Required task: Only one stretch of the data below should be repeated: the lines from the line containing "for name, piece" through the line containing "point = shown.matrix_world", inclusive, exactly as they are.
--- Start of Input material ---
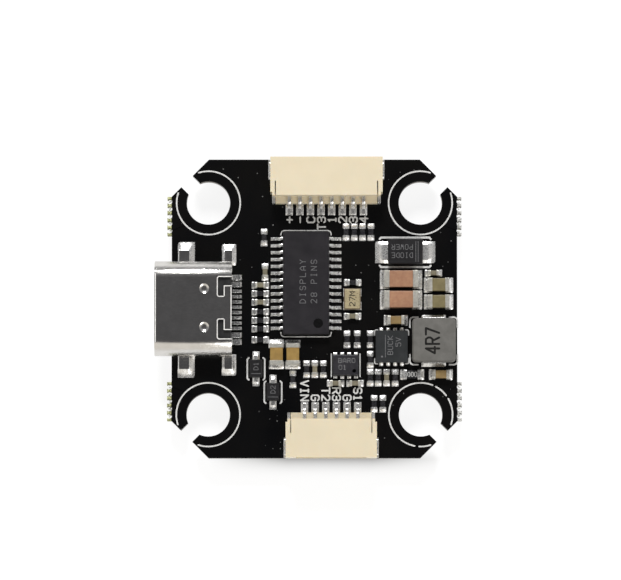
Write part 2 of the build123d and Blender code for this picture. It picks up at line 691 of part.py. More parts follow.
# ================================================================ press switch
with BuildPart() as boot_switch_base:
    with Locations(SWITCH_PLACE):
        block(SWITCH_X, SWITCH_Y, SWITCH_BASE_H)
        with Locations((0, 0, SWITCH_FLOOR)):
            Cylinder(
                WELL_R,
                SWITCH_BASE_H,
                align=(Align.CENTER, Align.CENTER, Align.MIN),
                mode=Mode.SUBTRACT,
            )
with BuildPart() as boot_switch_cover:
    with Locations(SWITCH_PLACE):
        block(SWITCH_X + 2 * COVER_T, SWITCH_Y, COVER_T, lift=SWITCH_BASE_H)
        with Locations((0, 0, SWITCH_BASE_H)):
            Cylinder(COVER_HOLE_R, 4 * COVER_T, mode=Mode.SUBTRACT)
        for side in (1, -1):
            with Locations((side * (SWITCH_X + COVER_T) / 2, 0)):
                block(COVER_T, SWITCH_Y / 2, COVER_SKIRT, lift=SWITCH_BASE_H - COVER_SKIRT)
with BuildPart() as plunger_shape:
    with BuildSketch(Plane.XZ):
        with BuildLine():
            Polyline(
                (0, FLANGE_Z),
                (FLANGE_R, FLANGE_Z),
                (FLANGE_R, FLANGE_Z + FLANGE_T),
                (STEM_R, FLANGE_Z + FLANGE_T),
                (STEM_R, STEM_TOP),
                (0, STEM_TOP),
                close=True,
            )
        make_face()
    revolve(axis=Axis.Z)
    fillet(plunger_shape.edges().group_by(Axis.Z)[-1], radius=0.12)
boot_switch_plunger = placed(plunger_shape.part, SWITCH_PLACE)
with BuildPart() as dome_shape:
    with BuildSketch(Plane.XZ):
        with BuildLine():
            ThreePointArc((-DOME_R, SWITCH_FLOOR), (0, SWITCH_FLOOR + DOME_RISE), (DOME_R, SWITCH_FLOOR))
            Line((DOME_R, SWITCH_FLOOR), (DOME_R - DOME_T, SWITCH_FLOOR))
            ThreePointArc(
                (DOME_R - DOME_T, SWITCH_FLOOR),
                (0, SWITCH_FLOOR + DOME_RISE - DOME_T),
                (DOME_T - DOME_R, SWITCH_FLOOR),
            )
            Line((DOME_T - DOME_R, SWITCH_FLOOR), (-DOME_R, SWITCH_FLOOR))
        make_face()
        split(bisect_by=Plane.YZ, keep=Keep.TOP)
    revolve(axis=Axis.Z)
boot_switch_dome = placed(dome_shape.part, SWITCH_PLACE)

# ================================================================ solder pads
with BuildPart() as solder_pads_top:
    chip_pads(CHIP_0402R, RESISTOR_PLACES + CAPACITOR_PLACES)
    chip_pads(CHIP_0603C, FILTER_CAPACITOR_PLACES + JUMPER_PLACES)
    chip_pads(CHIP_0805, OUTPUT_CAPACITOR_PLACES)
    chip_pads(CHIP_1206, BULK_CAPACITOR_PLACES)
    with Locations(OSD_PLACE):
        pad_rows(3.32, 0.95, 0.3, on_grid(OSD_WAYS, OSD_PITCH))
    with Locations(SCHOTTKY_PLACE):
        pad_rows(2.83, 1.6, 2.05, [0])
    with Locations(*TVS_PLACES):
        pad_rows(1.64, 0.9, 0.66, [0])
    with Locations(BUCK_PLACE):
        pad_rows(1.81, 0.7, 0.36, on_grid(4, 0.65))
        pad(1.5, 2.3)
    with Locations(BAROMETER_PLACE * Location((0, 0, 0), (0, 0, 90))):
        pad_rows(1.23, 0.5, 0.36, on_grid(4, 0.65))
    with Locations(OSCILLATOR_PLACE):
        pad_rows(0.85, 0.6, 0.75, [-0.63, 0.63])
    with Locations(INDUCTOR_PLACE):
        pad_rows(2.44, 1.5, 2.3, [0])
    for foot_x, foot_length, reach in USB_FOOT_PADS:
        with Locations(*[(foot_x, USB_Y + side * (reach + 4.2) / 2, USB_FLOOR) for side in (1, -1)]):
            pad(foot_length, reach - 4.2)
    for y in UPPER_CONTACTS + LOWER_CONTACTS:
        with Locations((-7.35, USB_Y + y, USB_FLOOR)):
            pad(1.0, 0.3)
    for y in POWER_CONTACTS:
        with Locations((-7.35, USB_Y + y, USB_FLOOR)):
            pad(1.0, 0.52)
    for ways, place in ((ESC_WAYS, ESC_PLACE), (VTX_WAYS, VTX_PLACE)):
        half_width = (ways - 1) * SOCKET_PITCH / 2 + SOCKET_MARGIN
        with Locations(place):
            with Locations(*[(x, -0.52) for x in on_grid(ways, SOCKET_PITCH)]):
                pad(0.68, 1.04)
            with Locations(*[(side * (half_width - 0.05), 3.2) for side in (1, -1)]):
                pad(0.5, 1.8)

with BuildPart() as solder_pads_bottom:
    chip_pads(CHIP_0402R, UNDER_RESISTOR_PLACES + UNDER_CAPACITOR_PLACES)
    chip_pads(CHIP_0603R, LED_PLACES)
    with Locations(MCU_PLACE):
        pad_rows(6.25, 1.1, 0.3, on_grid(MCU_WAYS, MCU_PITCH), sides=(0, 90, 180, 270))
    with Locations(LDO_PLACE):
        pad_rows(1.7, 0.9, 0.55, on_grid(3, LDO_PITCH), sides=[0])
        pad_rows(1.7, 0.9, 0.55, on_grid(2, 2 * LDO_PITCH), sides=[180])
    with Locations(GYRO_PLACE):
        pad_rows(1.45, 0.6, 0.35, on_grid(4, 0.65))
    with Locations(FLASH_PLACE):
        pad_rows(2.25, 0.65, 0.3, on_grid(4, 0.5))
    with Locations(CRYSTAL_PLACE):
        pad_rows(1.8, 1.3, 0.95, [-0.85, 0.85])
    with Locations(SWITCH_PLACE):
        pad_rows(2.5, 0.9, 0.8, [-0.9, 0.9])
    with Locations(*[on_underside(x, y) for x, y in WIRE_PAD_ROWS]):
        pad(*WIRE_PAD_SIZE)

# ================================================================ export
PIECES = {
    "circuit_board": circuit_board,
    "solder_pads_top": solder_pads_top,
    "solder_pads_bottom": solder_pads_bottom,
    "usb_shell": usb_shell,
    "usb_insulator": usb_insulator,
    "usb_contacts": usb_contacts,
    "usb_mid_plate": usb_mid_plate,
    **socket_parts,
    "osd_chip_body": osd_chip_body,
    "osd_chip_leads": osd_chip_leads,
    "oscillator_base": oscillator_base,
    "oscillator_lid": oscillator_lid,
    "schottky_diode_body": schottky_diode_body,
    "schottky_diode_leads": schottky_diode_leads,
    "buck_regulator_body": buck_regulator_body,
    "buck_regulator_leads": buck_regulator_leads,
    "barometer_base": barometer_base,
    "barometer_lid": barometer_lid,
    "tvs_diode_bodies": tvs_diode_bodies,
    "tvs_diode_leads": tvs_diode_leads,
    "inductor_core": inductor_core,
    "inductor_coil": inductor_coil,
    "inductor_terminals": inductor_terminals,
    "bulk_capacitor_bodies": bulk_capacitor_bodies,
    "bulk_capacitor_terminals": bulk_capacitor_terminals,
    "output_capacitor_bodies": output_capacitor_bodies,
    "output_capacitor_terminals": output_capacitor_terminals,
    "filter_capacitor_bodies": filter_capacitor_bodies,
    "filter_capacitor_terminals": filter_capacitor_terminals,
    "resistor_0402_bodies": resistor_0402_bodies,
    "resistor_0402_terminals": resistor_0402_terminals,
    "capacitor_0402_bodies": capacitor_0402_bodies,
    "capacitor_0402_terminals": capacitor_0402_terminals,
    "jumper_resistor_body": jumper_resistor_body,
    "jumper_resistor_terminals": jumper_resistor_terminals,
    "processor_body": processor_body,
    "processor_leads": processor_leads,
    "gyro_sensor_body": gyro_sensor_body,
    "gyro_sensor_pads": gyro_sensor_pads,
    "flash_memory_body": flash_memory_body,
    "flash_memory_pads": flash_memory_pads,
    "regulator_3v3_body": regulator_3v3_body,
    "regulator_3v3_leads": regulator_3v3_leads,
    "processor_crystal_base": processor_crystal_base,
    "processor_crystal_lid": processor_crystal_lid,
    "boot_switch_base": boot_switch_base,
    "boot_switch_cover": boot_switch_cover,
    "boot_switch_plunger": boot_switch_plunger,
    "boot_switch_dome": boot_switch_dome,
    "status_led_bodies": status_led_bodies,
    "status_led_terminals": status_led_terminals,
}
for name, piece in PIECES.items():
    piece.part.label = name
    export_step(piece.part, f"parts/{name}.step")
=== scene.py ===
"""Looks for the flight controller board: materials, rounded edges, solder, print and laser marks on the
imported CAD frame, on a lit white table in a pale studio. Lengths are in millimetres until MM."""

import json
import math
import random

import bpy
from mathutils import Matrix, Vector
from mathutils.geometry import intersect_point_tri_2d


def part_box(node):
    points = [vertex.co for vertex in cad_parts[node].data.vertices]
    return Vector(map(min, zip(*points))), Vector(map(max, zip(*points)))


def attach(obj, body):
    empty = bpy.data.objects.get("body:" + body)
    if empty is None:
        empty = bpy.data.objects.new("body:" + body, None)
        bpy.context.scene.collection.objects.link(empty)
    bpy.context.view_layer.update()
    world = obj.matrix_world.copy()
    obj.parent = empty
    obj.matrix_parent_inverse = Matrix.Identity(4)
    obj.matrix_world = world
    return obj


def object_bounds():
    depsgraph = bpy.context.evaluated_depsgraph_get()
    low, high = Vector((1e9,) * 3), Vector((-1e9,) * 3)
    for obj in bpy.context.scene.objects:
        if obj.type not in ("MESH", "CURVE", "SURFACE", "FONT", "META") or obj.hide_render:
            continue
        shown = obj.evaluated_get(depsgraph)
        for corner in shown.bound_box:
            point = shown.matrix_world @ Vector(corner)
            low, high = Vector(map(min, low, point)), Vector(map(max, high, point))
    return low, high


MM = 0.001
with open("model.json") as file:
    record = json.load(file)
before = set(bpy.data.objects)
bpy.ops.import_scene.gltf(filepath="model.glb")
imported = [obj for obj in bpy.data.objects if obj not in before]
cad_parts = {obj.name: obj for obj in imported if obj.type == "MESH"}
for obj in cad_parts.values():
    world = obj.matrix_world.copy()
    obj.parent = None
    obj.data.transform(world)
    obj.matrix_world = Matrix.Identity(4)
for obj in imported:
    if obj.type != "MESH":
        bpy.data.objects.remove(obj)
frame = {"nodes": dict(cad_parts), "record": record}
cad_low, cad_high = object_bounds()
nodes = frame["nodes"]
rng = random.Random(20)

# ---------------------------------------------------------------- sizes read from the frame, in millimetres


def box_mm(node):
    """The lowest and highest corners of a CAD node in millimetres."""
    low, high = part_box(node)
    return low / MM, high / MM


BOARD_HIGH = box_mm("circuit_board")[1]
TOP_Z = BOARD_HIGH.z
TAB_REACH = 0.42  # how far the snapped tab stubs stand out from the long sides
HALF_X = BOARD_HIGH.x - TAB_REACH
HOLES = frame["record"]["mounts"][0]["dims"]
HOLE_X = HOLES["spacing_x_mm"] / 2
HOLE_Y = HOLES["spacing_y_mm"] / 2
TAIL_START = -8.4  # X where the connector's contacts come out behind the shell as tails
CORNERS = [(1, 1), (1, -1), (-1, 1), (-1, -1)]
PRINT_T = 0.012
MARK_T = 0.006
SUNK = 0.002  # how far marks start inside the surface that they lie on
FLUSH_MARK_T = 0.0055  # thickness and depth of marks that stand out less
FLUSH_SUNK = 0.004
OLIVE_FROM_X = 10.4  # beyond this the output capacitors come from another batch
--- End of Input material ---
--- Start of Input material ---
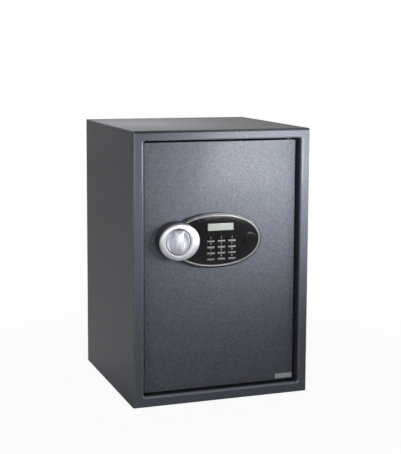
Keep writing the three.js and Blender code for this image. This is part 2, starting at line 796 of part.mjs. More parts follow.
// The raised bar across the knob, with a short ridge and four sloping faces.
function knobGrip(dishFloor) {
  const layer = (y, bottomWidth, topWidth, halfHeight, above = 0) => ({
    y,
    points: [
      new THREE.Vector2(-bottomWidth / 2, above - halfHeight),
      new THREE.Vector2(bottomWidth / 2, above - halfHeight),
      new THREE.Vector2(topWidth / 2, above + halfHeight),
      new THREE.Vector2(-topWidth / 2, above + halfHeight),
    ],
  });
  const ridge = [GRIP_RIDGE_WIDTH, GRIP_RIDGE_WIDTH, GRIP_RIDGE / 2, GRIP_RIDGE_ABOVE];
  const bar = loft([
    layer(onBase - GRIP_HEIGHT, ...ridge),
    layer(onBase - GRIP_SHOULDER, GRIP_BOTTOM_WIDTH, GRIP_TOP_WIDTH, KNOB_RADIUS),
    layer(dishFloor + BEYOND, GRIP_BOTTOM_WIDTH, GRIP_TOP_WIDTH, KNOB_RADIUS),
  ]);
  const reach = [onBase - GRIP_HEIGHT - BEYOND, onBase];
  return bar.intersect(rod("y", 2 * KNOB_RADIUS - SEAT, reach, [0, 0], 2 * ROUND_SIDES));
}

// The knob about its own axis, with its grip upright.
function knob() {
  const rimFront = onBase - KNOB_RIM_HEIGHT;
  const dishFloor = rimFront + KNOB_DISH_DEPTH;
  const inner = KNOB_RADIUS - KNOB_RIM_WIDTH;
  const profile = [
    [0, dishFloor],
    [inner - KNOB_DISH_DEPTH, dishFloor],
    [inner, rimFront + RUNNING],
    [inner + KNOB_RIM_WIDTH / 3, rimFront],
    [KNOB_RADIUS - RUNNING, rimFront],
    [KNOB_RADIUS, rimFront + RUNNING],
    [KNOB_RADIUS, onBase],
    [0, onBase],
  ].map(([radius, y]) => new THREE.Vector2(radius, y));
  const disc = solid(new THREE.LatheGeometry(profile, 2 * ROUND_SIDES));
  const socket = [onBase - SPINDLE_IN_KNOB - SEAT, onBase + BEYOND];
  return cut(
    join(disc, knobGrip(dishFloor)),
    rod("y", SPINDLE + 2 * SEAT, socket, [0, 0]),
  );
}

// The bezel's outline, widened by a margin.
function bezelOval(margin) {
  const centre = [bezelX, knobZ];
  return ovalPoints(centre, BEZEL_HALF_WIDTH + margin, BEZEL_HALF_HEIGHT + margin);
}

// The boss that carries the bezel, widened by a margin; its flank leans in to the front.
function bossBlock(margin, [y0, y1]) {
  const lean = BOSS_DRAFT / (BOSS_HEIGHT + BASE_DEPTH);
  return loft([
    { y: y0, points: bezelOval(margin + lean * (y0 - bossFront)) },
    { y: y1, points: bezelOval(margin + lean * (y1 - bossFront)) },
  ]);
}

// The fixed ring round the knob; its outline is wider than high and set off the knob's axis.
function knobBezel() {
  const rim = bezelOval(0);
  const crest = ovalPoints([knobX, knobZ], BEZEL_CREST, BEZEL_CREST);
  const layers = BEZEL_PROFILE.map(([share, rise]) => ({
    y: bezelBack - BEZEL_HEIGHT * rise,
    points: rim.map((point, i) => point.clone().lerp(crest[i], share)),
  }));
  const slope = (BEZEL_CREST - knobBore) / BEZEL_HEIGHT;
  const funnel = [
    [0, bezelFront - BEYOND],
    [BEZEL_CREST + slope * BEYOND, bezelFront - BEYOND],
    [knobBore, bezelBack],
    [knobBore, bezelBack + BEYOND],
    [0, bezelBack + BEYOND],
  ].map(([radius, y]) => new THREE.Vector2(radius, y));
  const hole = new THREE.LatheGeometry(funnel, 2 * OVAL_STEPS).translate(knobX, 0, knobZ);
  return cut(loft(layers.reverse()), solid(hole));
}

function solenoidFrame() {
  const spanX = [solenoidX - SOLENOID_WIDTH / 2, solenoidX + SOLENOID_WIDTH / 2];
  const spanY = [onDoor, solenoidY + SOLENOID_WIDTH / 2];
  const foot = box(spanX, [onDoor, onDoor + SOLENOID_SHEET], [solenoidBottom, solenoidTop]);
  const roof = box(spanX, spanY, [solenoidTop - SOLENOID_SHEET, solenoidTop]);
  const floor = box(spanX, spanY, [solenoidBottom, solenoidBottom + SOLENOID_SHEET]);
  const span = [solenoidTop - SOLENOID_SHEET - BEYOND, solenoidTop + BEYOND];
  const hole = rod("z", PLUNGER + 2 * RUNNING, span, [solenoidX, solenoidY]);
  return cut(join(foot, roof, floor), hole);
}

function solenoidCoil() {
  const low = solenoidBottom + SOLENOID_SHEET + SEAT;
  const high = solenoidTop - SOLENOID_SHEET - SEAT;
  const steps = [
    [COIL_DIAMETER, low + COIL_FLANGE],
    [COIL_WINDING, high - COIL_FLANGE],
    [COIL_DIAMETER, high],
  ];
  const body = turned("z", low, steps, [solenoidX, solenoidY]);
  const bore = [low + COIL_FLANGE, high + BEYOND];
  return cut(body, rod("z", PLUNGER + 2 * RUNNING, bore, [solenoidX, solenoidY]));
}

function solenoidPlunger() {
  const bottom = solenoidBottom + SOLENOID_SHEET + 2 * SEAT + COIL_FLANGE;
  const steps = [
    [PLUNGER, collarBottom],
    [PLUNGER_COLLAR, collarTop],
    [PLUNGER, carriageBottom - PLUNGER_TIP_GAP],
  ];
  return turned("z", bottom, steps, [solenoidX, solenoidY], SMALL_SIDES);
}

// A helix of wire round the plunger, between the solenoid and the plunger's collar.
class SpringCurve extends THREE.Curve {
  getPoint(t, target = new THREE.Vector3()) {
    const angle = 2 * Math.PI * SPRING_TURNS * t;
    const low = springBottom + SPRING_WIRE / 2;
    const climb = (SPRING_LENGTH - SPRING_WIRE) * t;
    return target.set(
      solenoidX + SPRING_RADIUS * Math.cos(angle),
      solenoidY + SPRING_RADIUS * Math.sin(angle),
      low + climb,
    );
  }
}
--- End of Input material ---
Worked solution:
for name, piece in PIECES.items():
    piece.part.label = name
    export_step(piece.part, f"parts/{name}.step")
=== scene.py ===
"""Looks for the flight controller board: materials, rounded edges, solder, print and laser marks on the
imported CAD frame, on a lit white table in a pale studio. Lengths are in millimetres until MM."""

import json
import math
import random

import bpy
from mathutils import Matrix, Vector
from mathutils.geometry import intersect_point_tri_2d


def part_box(node):
    points = [vertex.co for vertex in cad_parts[node].data.vertices]
    return Vector(map(min, zip(*points))), Vector(map(max, zip(*points)))


def attach(obj, body):
    empty = bpy.data.objects.get("body:" + body)
    if empty is None:
        empty = bpy.data.objects.new("body:" + body, None)
        bpy.context.scene.collection.objects.link(empty)
    bpy.context.view_layer.update()
    world = obj.matrix_world.copy()
    obj.parent = empty
    obj.matrix_parent_inverse = Matrix.Identity(4)
    obj.matrix_world = world
    return obj


def object_bounds():
    depsgraph = bpy.context.evaluated_depsgraph_get()
    low, high = Vector((1e9,) * 3), Vector((-1e9,) * 3)
    for obj in bpy.context.scene.objects:
        if obj.type not in ("MESH", "CURVE", "SURFACE", "FONT", "META") or obj.hide_render:
            continue
        shown = obj.evaluated_get(depsgraph)
        for corner in shown.bound_box:
            point = shown.matrix_world @ Vector(corner)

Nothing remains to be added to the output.